The premium marble manufacturer's China operations now account to 90% of its business. It is one of the top 10 manufacturers of premium marble in that country. "The (China's) economy is expected to grow steadily by more than 8% annually over the next five years," he told reporters after the listing ceremony at Busra Malaysia.

Seo said the company, which assumed Jin Lin Wood Industries Bhd's listing status in a reverse takeover exercise, also planned to move upstream via the acquisition of marble quarry sites in Turkey by next year. Gefung made an impressive debut, clsosing at RM 1.75, up 75% or 75 sen from its reference price of Rm 1, with a total of 3.87 million shares done.

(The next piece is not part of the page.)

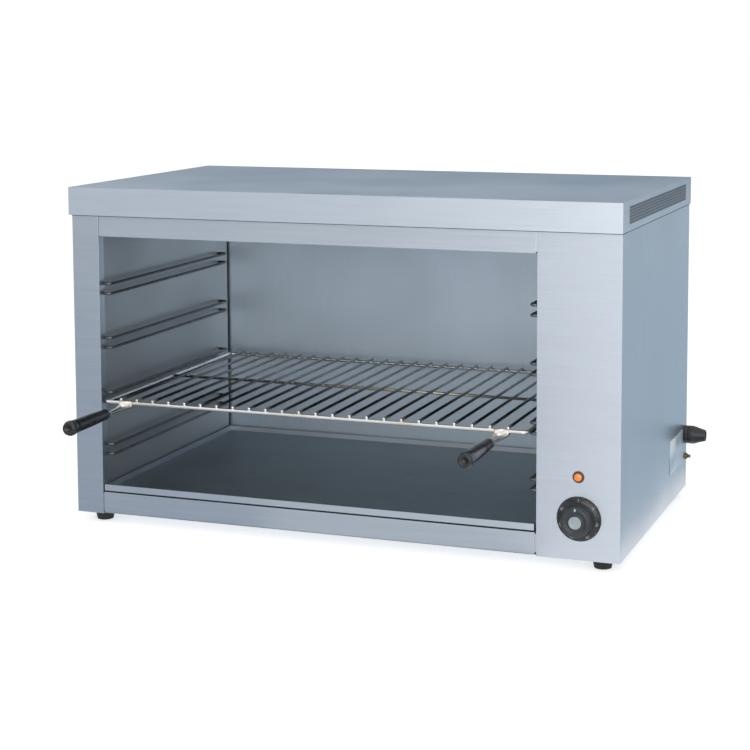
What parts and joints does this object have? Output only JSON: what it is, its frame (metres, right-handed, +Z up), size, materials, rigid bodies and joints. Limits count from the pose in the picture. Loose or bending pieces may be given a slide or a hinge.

It opened 38 sen higher at RM 1.38.

Seo said Gefung had RM 39 million worth of unbilled contracts in hand and had tendered for projects totalling RM 45.9 million as at Oct 31, 2006. He said company's net profit was expected to reach RM 17 million on the back of RM 76.7 million revenue for the year ending Dec 31, 2006.

"Gefung has guaranteed pre-tax profits of RM 21.64 million, RM 28.08 million and RM 28.3 million for financial years ending 2006, 2007 and 2008, respectively," he added.